I needn't have worried. Last night PM Aphisit declared today (Friday) a holiday to clear out the red shirt protests in Bangkok. The teachers in my school arrived for work anyway, but the students were not daft enough to pass up the chance for an extra holiday and those with a choice did not arrive. School - and my speech - were cancelled.

But this could be the beginning of something big. Thaksin's comments last night seem to have passed over as another rant. In fact, I found them to be the most blunt and revealing so far. Thaksin has already broken a key taboo by attacking a privy councillor but yesterday's remarks seemed even more surprising.

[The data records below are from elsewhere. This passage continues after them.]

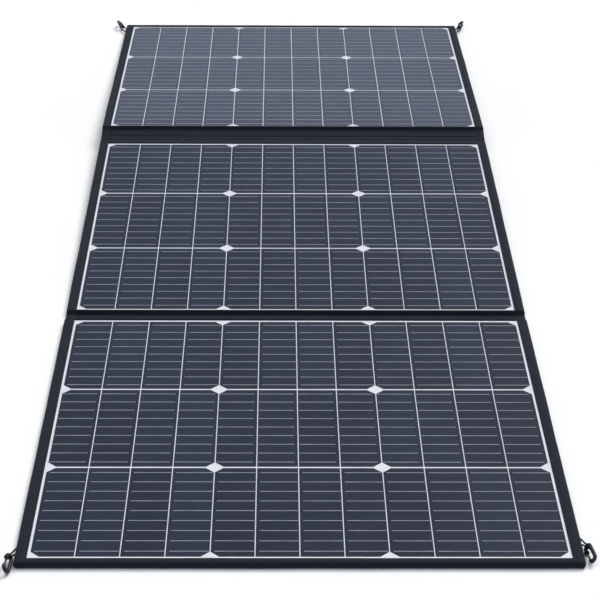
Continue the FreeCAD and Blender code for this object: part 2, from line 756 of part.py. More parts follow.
def output_socket(x):
    """A round socket on the box's side that faces the zip, open at its outer end."""
    wall_y = -value("box_depth") / 2
    out = Y_AXIS * -1
    middle = Vector(x, wall_y, value("box_height") / 2)
    flange_y = "-box_depth / 2 - socket_flange_thickness"
    low = (f"{x} - socket_flange / 2", flange_y, "box_height / 2 - socket_flange / 2")
    high = (f"{x} + socket_flange / 2", "-box_depth / 2", "box_height / 2 + socket_flange / 2")
    flange = box("socket_flange", low, high, box_frame)
    mouth = middle + out * value("socket_length")
    barrel = rod("socket_barrel", middle, mouth, "socket_diameter", box_frame)
    bore_start = middle + out * value("socket_floor")
    bore = rod("socket_bore", bore_start, mouth + out, "socket_bore", box_frame)
    return cut("output_socket", fuse("socket_blank", [flange, barrel]), bore)


socket_x = [side * value("socket_spacing") / 2 for side in (-1, 1)]
node(group("output_sockets", [output_socket(x) for x in socket_x]), "output_sockets")


# Checks, then one STEP file for each sub-part.

doc.recompute()
faults = [obj.Label for obj in doc.Objects if {"Invalid", "Error"} & set(obj.State)]
faults += [obj.Label for obj in nodes if obj.Shape.isNull() or not obj.Shape.isValid()]
if faults:
    raise RuntimeError(f"these objects failed: {sorted(set(faults))}")
if len({obj.Label for obj in nodes}) != len(nodes):
    raise RuntimeError("two sub-parts share a name")

os.makedirs("parts", exist_ok=True)
for obj in nodes:
    obj.Shape.exportStep(f"parts/{obj.Label}.step")
print(f"{len(nodes)} sub-parts, far crease at {list(far_crease)}, pouch along y {pouch_y}")
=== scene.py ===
import json
import math

import bpy
from mathutils import Matrix, Vector, noise


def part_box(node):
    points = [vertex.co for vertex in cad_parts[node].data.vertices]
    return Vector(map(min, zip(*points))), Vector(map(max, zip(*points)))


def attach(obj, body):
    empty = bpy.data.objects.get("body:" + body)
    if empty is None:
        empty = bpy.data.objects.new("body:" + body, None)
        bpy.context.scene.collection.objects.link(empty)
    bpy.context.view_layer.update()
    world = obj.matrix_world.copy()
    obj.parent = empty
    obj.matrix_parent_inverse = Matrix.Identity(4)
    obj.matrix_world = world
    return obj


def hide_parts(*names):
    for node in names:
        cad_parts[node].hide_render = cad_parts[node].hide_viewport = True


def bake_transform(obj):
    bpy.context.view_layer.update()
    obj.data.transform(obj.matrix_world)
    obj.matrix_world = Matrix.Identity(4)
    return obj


# A folding solar blanket around its CAD frame: fabric covers, edge tape with stitches, cell
# laminates with their ribbons, braided corner loops, and a zipped pouch under the far panel.
# Lengths are in millimetres until a point is placed. Each panel has a view frame, with +X to the
# right, +Y away from the camera and z up from its back.

MM = 0.001

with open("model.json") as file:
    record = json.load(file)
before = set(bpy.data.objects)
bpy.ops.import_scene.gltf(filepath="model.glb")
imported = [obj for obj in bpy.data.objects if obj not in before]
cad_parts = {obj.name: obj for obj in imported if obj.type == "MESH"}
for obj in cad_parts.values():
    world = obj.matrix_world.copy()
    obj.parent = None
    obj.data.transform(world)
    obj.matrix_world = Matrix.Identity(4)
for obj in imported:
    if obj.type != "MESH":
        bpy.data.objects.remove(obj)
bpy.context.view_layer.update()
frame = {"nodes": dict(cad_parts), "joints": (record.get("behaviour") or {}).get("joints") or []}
nodes = frame["nodes"]
joints = {joint["name"]: joint for joint in frame["joints"]}


def spot(joint):
    return Vector(joints[joint]["pos_m"]) / MM


def node_box(name):
    low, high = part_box(name)
    return low / MM, high / MM


def climb(low, high):
    """The angle at which a line rises away from the camera."""
    return math.atan2(high.z - low.z, high.y - low.y)


sheet_low, sheet_high = node_box("near_backsheet")
LAMINATE_X = sheet_high.x
LAMINATE_Y = (sheet_high.y - sheet_low.y) / 2
SHEET_TOP = sheet_high.z
CELL_TOP = node_box("near_cells")[1].z
HALF_WIDTH = node_box("near_binding")[1].x
PANEL_TOP = node_box("near_border")[1].z
near_hinge = spot("near_fold_inner")
far_hinge = spot("far_fold_inner")
far_crease = spot("far_fold_outer")
NEAR_STRIP = (near_hinge - spot("near_fold_outer")).length
NEAR_CENTRE = (sheet_low.y + sheet_high.y) / 2
CREASE = spot("near_fold_outer").y - NEAR_CENTRE
FAR_SIDE_CREASE = (far_hinge - near_hinge).length - CREASE
END = NEAR_CENTRE - node_box("near_binding")[0].y
FAR_STRIP = (far_crease - far_hinge).length
RAMP = climb(near_hinge, far_hinge)
RISE = climb(far_hinge, far_crease)
TILT = math.asin(far_crease.z / (CREASE + END))


def view_frame(near_edge, angle):
    """A panel's view frame, from the place of its nearer crease and the angle at which it rises."""
    to_edge = Matrix.Translation(near_edge * MM)
    to_middle = Matrix.Translation(Vector((0, CREASE, 0)) * MM)
    return to_edge @ Matrix.Rotation(angle, 4, "X") @ to_middle


VIEWS = {
    "near": Matrix.Translation(Vector((0, NEAR_CENTRE, 0)) * MM),
    "middle": view_frame(near_hinge, RAMP),
    "far": view_frame(far_crease, -TILT),
}


# Node materials.


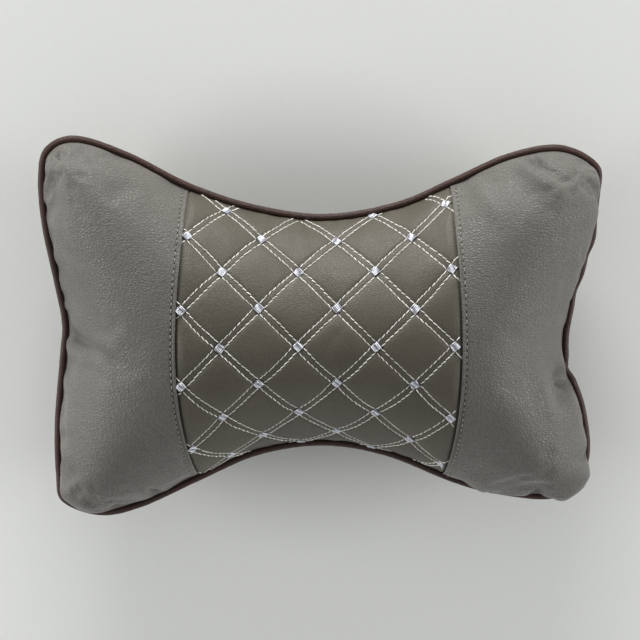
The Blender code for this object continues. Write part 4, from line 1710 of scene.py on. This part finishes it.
@dataclass
class Studio:
    """The floor, the lights and the camera."""

    tilt: float = 12.5
    distance: float = 3.0
    frame_width: float = 0.319
    sensor: float = 36.0
    sky: str = "f4f6f8"
    sky_strength: float = 0.345
    target: tuple[float, float, float] = (-0.0002, 0.0035, 0.0405)

    def build(self) -> None:
        """Sets up the studio."""
        self.floor()
        self.camera()
        self.lights()

    def floor(self) -> None:
        """Lays a wide sheet of paper under the pillow."""
        deselect()
        bpy.ops.mesh.primitive_plane_add(size=8, location=(0, 0, -0.0002))
        sheet = active()
        sheet.name = "studio_floor"
        bpy.ops.object.transform_apply(location=True)
        sheet.data.materials.append(PAPER.build())

    def camera(self) -> None:
        """Places the camera: nearly square on to the pillow, a little from its top edge."""
        tilt = math.radians(self.tilt)
        data = bpy.data.cameras.new("camera")
        data.sensor_width = self.sensor
        data.lens = self.sensor * self.distance / self.frame_width
        data.clip_start, data.clip_end = 0.05, 20
        eye = place_in_scene("camera", data)
        eye.location = Vector(self.target) + self.distance * Vector((0, math.sin(tilt), math.cos(tilt)))
        eye.rotation_euler = (-tilt, 0, 0)
        bpy.context.scene.camera = eye

    def lights(self) -> None:
        """Hangs a far low lamp beyond the top edge, one at each side, a weak one below, and a pale sky."""
        world = bpy.data.worlds.new("studio")
        bpy.context.scene.world = world
        world.use_nodes = True
        sky = world.node_tree.nodes["Background"].inputs
        sky["Color"].default_value, sky["Strength"].default_value = linear(self.sky), self.sky_strength
        for lamp in LAMPS:
            data = bpy.data.lights.new(lamp.name, "AREA")
            data.energy, data.size = lamp.power, lamp.size
            hung = place_in_scene(lamp.name, data)
            hung.location = lamp.place
            toward = Vector(self.target) - Vector(lamp.place)
            hung.rotation_euler = toward.to_track_quat("-Z", "Y").to_euler()


def main() -> None:
    """Builds the pillow's pieces in order, then the studio."""
    logging.basicConfig(level=logging.INFO, format="%(name)s: %(message)s")
    bpy.context.scene.view_settings.view_transform = "Standard"
    form = PillowForm()
    drape = CoverDrape(form)
    drape.run()
    log.info("draped the cover: waves up to %.1f mm", np.abs(drape.moves[Face.FRONT]).max() / MM)
    relief, maker = CoverRelief(form), StitchMaker()
    quilted, back = QuiltedPanel(form, relief, drape), BackPanel(form, relief, drape)
    quilted.build()
    for side in Side:
        panel = SidePanel(form, relief, drape, side)
        panel.build()
        Topstitching(panel, maker).build()
    back.build()
    Filling(form).build()
    Piping(form).build()
    Embroidery(quilted, maker).build()
    Strap(back).build()
    Studio().build()


if __name__ == "__main__":
    main()
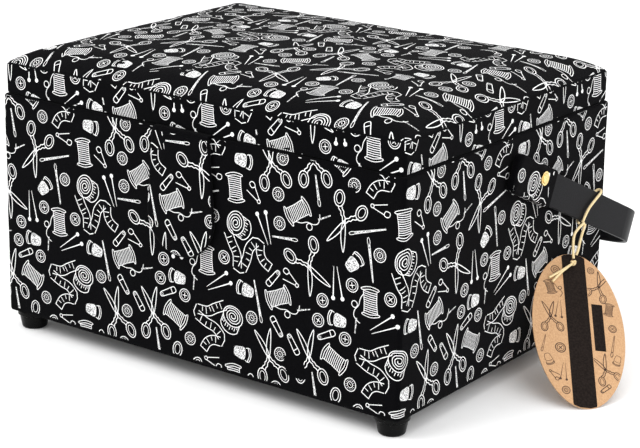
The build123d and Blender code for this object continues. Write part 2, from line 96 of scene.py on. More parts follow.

It's a truly compelling deadlock. The reds lack the support of elite institutions that so transparently aided the yellow shirts during their rampage that climaxed with the takeover of Bangkok airport, but the sheer number of red shirt protesters has clearly shaken the government. Whilst it remains unspoken, the reds have been notably lacking in certain accouterments that are usually obligatory in any gathering of Thais. There seems to have been a real change in the political thinking of some northern Thais and it's just possible that another military crackdown may not be able to quash the problem this time. Once freedom has been found, it can never be forgotten.